(TASK)
From the records below, copy out exactly the lines from the one containing "obj.parent = None" to the one containing "AIM_OFFSET = (15.9, 31.4)", both included. Add nothing else.

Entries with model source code
-------

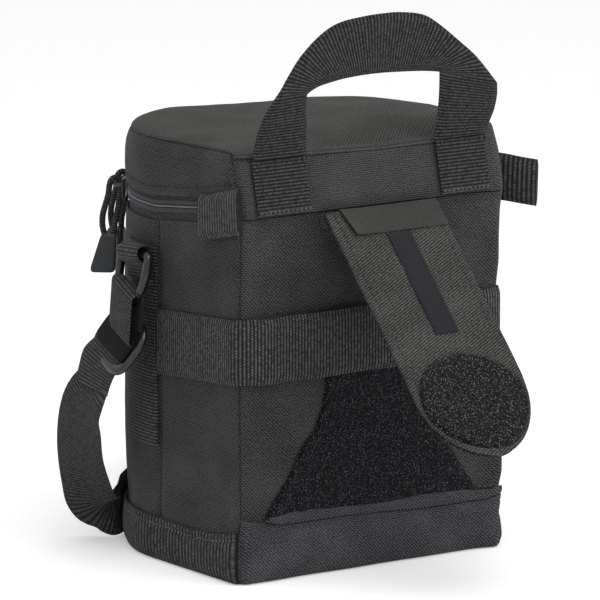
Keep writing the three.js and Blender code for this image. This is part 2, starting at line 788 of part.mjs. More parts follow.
// Shoulder strap: one length of webbing from the adjuster to the other ring. Each half hangs to the
// ground, turns on edge and winds with the other into a flat coil in front of the pouch, where the
// two halves meet at the middle. Each step is a place and the direction across the webbing.
const lyingHeight = strapWidth / 2 + gap;
const halfTurns = (coilOuter / coilPitch) * 2;
const coilStepsPerTurn = 24;

function coilSteps(phase, turns) {
  const steps = [];
  const count = Math.round(turns * coilStepsPerTurn);
  for (let k = count; k >= 1; k -= 1) {
    const angle = (k / coilStepsPerTurn) * 2 * Math.PI;
    const reach = (angle / (2 * Math.PI)) * coilPitch;
    steps.push([new THREE.Vector3(
      coilMiddle.x + reach * Math.cos(phase - angle),
      coilMiddle.y + reach * Math.sin(phase - angle),
      lyingHeight), zAxis]);
  }
  return steps;
}

const leftHang = [
  [[80.4, -13.4, 75.5], [0.17, 0.98, 0]],
  [[83, -14, 69.8], [0.1, 0.98, -0.08]],
  [[83.2, -20.4, 61.6], [0, 0.97, -0.15]],
  [[80.8, -26.4, 51.8], [-0.15, 0.96, -0.2]],
  [[77.4, -31.8, 41.4], [-0.22, 0.95, -0.15]],
  [[73.2, -36, 31.6], [-0.26, 0.94, 0]],
  [[69, -39, 22.6], [-0.28, 0.92, 0.15]],
  [[65.6, -40.6, 16.6], [-0.26, 0.88, 0.38]],
  [[61.8, -41, 13.4], [-0.12, 0.75, 0.62]],
  [[57.8, -40.6, 12.9], [0.02, 0.5, 0.86]],
  [[53.6, -41.2, lyingHeight], [0, 0.12, 0.99]],
  [[48, -45.2, lyingHeight], [0, 0, 1]],
  [[40.4, -52.2, lyingHeight], [0, 0, 1]],
  [[29.6, -59.6, lyingHeight], [0, 0, 1]],
  [[16.6, -64.6, lyingHeight], [0, 0, 1]],
  [[2, -67, lyingHeight], [0, 0, 1]],
  [[-14, -68.6, lyingHeight], [0, 0, 1]],
  [[-30, -69.6, lyingHeight], [0, 0, 1]],
  [[-46, -70, lyingHeight], [0, 0, 1]],
];
const rightHang = [
  [[-74.6, -11.8, 81.4], [-0.15, 0.98, 0]],
  [[-75.6, -12.2, 72], [-0.15, 0.98, 0]],
  [[-78.6, -14, 60], [-0.2, 0.97, 0.05]],
  [[-82.8, -17, 48], [-0.3, 0.94, 0.1]],
  [[-87.8, -21.6, 36.6], [-0.45, 0.85, 0.2]],
  [[-93.6, -28.4, 26.6], [-0.5, 0.7, 0.45]],
  [[-99.6, -37, 18.6], [-0.35, 0.4, 0.8]],
  [[-105.4, -47.6, 14], [-0.1, 0.15, 0.98]],
  [[-110, -60, lyingHeight], [0, 0, 1]],
  [[-112.8, -74, lyingHeight], [0, 0, 1]],
  [[-114, -88, lyingHeight], [0, 0, 1]],
  [[-114.2, -102, lyingHeight], [0, 0, 1]],
];

function webbingAlong(steps) {
  const edges = steps.map(([place, across], k) => {
    const before = steps[Math.max(k - 1, 0)][0];
    const after = steps[Math.min(k + 1, steps.length - 1)][0];
    const along = after.clone().sub(before).normalize();
    const square = across.clone().addScaledVector(along, -across.dot(along)).setLength(strapWidth / 2);
    return [place.clone().add(square), place.clone().sub(square)];
  });
  return bandBetween(edges, strapPly);
}

const asSteps = (list) => list.map(([place, across]) => [
  new THREE.Vector3(...place), new THREE.Vector3(...across)]);
const leftTurns = halfTurns / 2;
const rightTurns = leftTurns + 0.25;
const leftPhase = Math.PI / 2 + leftTurns * 2 * Math.PI;
const leftSteps = [...asSteps(leftHang), ...coilSteps(leftPhase, leftTurns)];
const rightSteps = [...asSteps(rightHang), ...coilSteps(leftPhase + Math.PI, rightTurns)];
const allSteps = [...leftSteps, ...rightSteps.reverse()].map(([place]) => place);
let leastGap = Infinity;
allSteps.forEach((place, k) => {
  allSteps.slice(k + coilStepsPerTurn / 4).forEach((other) => {
    leastGap = Math.min(leastGap, place.distanceTo(other) - strapPly);
  });
});
console.log(`least gap between the strap's turns ${leastGap.toFixed(2)} mm`);
rightSteps.reverse();
add('shoulder_strap_left', 'webbing', webbingAlong(leftSteps));
add('shoulder_strap_right', 'webbing', webbingAlong(rightSteps));

// Zip sliders: a plate over the coils with a flange below them, and a bail for the cord of the pull.
const sliderOut = halfWidth + coilOut + sliderStandOff;
const bailInner = sliderOut + sliderPlate + cordDiameter + 3 * gap;
const bailMiddle = bailInner + bailThickness / 2;
const bailHeightAt = zipLine + coilHeight + gap;
const cordBend = (Math.hypot(bailThickness, bailHeight) + cordDiameter + gap) / 2;
const bailHalfLength = sliderLength / 2 - fabric;

function blockAt(fromOut, toOut, fromAcross, toAcross, low, high) {
  const block = new THREE.BoxGeometry(toOut - fromOut, toAcross - fromAcross, high - low);
  return solidOf(block.translate(
    (fromOut + toOut) / 2, (fromAcross + toAcross) / 2, (low + high) / 2));
}

function slider() {
  const half = sliderLength / 2;
  const low = zipLine - sliderHeight / 2;
  const flangeTop = coilLow - gap;
  const bailLow = bailHeightAt - bailHeight / 2;
  const bailTop = bailHeightAt + bailHeight / 2;
  let solid = blockAt(sliderOut, sliderOut + sliderPlate, -half, half, low, low + sliderHeight);
  solid = solid.add(blockAt(
    halfWidth + tapeOut + 2 * gap, sliderOut + sliderPlate / 2, -half, half, low, flangeTop));
  solid = solid.add(blockAt(
    bailInner, bailInner + bailThickness, -bailHalfLength, bailHalfLength, bailLow, bailTop));
  [-1, 1].forEach((side) => {
    const ends = [side * bailHalfLength, side * (bailHalfLength - fabric)].sort((a, b) => a - b);
    solid = solid.add(blockAt(
      sliderOut + sliderPlate / 2, bailInner + bailThickness / 2, ...ends, bailLow, bailTop));
  });
  return geometryOf(solid);
}

// The cord goes up inside the bail, over it and down again to the grip.
const cordEnd = bailHeightAt - cordDrop;
const gripMiddle = bailMiddle + pullLean;

function pullCord() {
  const strands = (side, shares) => shares.map(([down, out]) => new THREE.Vector3(
    bailMiddle + side * cordBend + out * pullLean, 0, bailHeightAt - down * cordDrop));
  const inner = strands(-1, [[1, 1.25], [0.7, 0.8], [0.3, 0.5], [0.1, 0]]);
  const outer = strands(1, [[0.1, 0.12], [0.3, 0.4], [0.7, 1.25], [1, 0.85]]);
  const over = [0, 0.25, 0.5, 0.75, 1].map((share) => new THREE.Vector3(
    bailMiddle - cordBend * Math.cos(share * Math.PI), 0,
    bailHeightAt + cordBend * Math.sin(share * Math.PI)));
  const path = new THREE.CatmullRomCurve3([...inner, ...over, ...outer]);
  const section = new THREE.Shape(circle(cordDiameter / 2, 0, 0, 8));
  return new THREE.ExtrudeGeometry(section, { steps: 30, bevelEnabled: false, extrudePath: path });
}

function pullGrip() {
  const lean = pullLean * (gripHeight / cordDrop);
  const bevel = fabric * 0.8;
  const top = cordEnd - gap - bevel;
  const low = top + 2 * bevel - gripHeight;
  const shape = new THREE.Shape([
    new THREE.Vector2(gripMiddle - gripTop / 2 + bevel, top),
    new THREE.Vector2(gripMiddle + lean - gripBottom / 2 + bevel, low),
    new THREE.Vector2(gripMiddle + lean + gripBottom / 2 - bevel, low),
    new THREE.Vector2(gripMiddle + gripTop / 2 - bevel, top),
  ]);
  const deep = gripDepth - 2 * bevel;
  const grip = new THREE.ExtrudeGeometry(shape, {
    depth: deep, bevelEnabled: true, bevelThickness: bevel, bevelSize: bevel, bevelSegments: 2,
  });
  return alongWall(grip, deep / 2);
}

Object.entries(sliderAngles).forEach(([name, angle]) => {
  const side = beside(-THREE.MathUtils.degToRad(angle));
  add(`zip_slider_${name}`, 'plastic', slider(), side);
  add(`pull_cord_${name}`, 'webbing', pullCord(), side);
  add(`pull_grip_${name}`, 'plastic', pullGrip(), side);
});

// Zip end tabs: doubled webbing sewn on the side wall at the zip's end, free at the back.
const tabStart = zipEnd + 2 * fabric;
[['left', 1], ['right', -1]].forEach(([name, side]) => {
  const group = new THREE.Group();
  group.position.set(side * (halfWidth + gap), tabStart, 0);
  const flare = THREE.MathUtils.degToRad(tabFlare[name]);
  group.rotation.z = Math.PI / 2 - side * flare;
  pouch.add(group);
  const middle = tabMiddle[name];
  const climb = tabClimb[name];
  const points = [
    new THREE.Vector2(gap, middle - tabWidth / 2),
    new THREE.Vector2(tabLength, middle - tabWidth / 2 + climb),
    new THREE.Vector2(tabLength, middle + tabWidth / 2 + climb),
    new THREE.Vector2(gap, middle + tabWidth / 2),
  ];
  const tab = extruded(points, tabPly).rotateX(Math.PI / 2);
  add(`zip_end_tab_${name}`, 'webbing', side > 0 ? tab : tab.translate(0, tabPly, 0), group);
});

export default pouch;
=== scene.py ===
import math
import bmesh
import bpy
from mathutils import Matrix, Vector, noise


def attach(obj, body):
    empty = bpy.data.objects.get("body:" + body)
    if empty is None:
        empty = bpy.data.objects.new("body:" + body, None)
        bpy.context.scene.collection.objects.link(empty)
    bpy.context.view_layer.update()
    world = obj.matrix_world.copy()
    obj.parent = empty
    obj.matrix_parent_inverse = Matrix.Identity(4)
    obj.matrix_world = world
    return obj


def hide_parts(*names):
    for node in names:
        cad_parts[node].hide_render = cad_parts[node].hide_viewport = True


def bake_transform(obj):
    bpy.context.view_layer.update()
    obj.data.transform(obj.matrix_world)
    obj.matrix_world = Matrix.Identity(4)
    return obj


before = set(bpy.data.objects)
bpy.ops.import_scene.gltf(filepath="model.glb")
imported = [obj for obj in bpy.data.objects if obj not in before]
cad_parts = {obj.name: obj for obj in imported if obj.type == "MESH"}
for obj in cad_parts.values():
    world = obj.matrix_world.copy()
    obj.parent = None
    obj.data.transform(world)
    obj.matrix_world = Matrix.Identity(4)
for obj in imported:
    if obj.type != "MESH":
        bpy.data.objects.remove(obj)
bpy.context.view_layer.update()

# The camera: a long lens a little above the pouch, looking at its back and its left side.
# The pouch is 127 mm wide and stands with its round front away from the camera.
AIM = Vector((0, 0, 0.085))
AZIMUTH = math.radians(144.8)
ELEVATION = math.radians(11.2)
DISTANCE = 2.917
FOCAL_PIXELS = 7270
IMAGE_PIXELS = 600
SENSOR = 36
AIM_OFFSET = (15.9, 31.4)

look = Vector((
    -math.sin(AZIMUTH) * math.cos(ELEVATION),
    math.cos(AZIMUTH) * math.cos(ELEVATION),
    -math.sin(ELEVATION)))
camera_data = bpy.data.cameras.new("studio_camera")
camera_data.sensor_width = SENSOR
camera_data.lens = FOCAL_PIXELS * SENSOR / IMAGE_PIXELS
camera_data.shift_x = AIM_OFFSET[0] / IMAGE_PIXELS
camera_data.shift_y = AIM_OFFSET[1] / IMAGE_PIXELS
camera_data.clip_end = 20
camera = bpy.data.objects.new("studio_camera", camera_data)
camera.location = AIM - look * DISTANCE
camera.rotation_euler = look.to_track_quat("-Z", "Y").to_euler()
bpy.context.scene.collection.objects.link(camera)
bpy.context.scene.camera = camera

# The shoulder strap: 25 mm woven nylon webbing, about 1.25 m long with its sewn end loops.
# It hangs from the adjuster, stands on edge round the front and is wound up there with its
# other half, which hangs from the far ring. The two halves meet at the middle of the coil.
MM = 0.001
STRAP_WIDTH = 25
STRAP_THICK = 1.5
STRAP_EDGE = 12.8
COIL_MIDDLE = (-63, -116)
COIL_PITCH = 18.85
COIL_OUTER = 46
COIL_STEPS = 48
LEFT_STRAP = [
    [80.4, -13.4, 75.5, 0.17, 0.98, 0], [83, -14, 69.8, 0.1, 0.98, -0.08],
    [83.2, -20.4, 61.6, 0, 0.97, -0.15], [80.8, -26.4, 51.8, -0.15, 0.96, -0.2],
    [77.4, -31.8, 41.4, -0.22, 0.95, -0.15], [73.2, -36, 31.6, -0.26, 0.94, 0],
    [69, -39, 22.6, -0.28, 0.92, 0.15], [65.6, -40.6, 16.6, -0.26, 0.88, 0.38],
    [61.8, -41, 13.4, -0.12, 0.75, 0.62], [57.8, -40.6, 12.9, 0.02, 0.5, 0.86],
    [53.6, -41.2, STRAP_EDGE, 0, 0.12, 0.99], [48, -45.2, STRAP_EDGE, 0, 0, 1],
    [40.4, -52.2, STRAP_EDGE, 0, 0, 1], [29.6, -59.6, STRAP_EDGE, 0, 0, 1],
    [16.6, -64.6, STRAP_EDGE, 0, 0, 1], [2, -67, STRAP_EDGE, 0, 0, 1],
    [-14, -68.6, STRAP_EDGE, 0, 0, 1], [-30, -69.6, STRAP_EDGE, 0, 0, 1],
    [-46, -70, STRAP_EDGE, 0, 0, 1],
]
RIGHT_STRAP = [
    [-74.6, -11.8, 81.4, -0.15, 0.98, 0], [-75.6, -12.2, 72, -0.15, 0.98, 0],
    [-78.6, -14, 60, -0.2, 0.97, 0.05], [-82.8, -17, 48, -0.3, 0.94, 0.1],
    [-87.8, -21.6, 36.6, -0.45, 0.85, 0.2], [-93.6, -28.4, 26.6, -0.5, 0.7, 0.45],
    [-99.6, -37, 18.6, -0.35, 0.4, 0.8], [-105.4, -47.6, 14, -0.1, 0.15, 0.98],
    [-110, -60, STRAP_EDGE, 0, 0, 1], [-112.8, -74, STRAP_EDGE, 0, 0, 1],
    [-114, -88, STRAP_EDGE, 0, 0, 1], [-114.2, -102, STRAP_EDGE, 0, 0, 1],
]


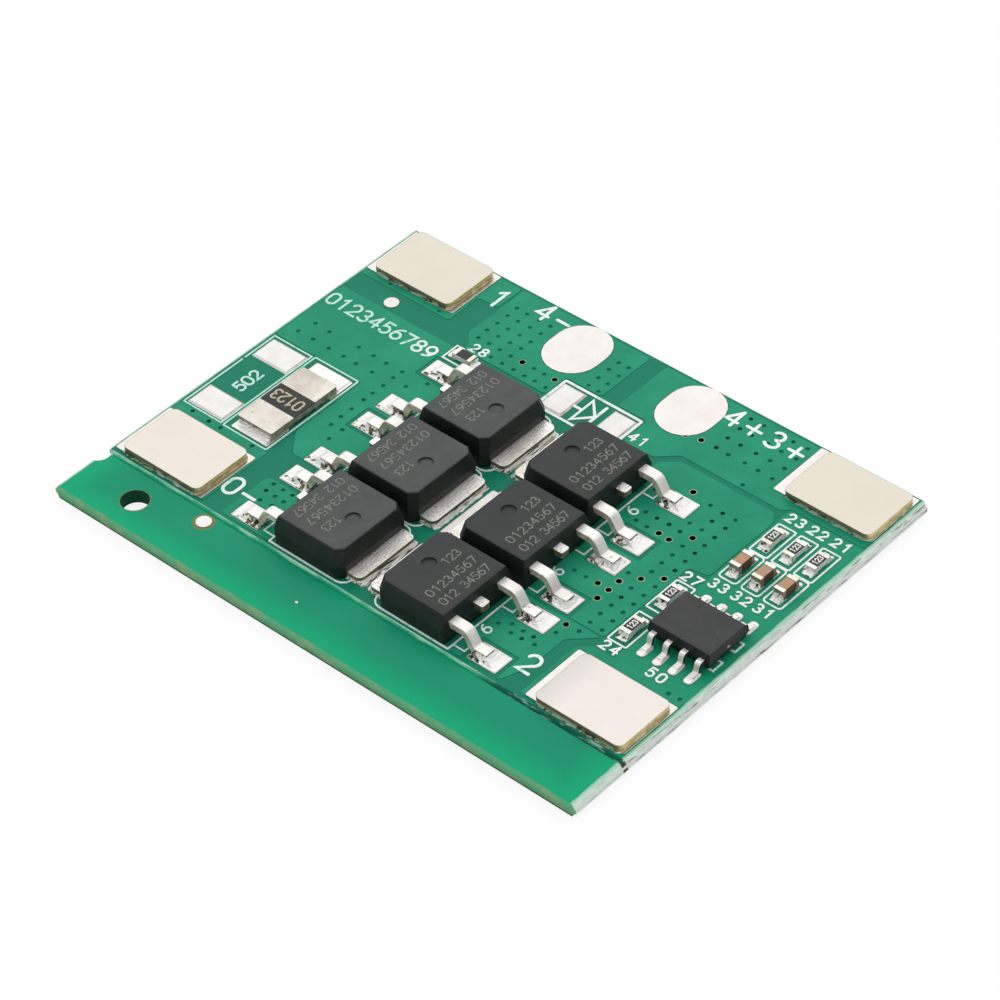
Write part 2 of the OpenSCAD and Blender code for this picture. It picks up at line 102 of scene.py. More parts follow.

-------

(COMPLETED TASK)
    obj.parent = None
    obj.data.transform(world)
    obj.matrix_world = Matrix.Identity(4)
for obj in imported:
    if obj.type != "MESH":
        bpy.data.objects.remove(obj)
bpy.context.view_layer.update()

# The camera: a long lens a little above the pouch, looking at its back and its left side.
# The pouch is 127 mm wide and stands with its round front away from the camera.
AIM = Vector((0, 0, 0.085))
AZIMUTH = math.radians(144.8)
ELEVATION = math.radians(11.2)
DISTANCE = 2.917
FOCAL_PIXELS = 7270
IMAGE_PIXELS = 600
SENSOR = 36
AIM_OFFSET = (15.9, 31.4)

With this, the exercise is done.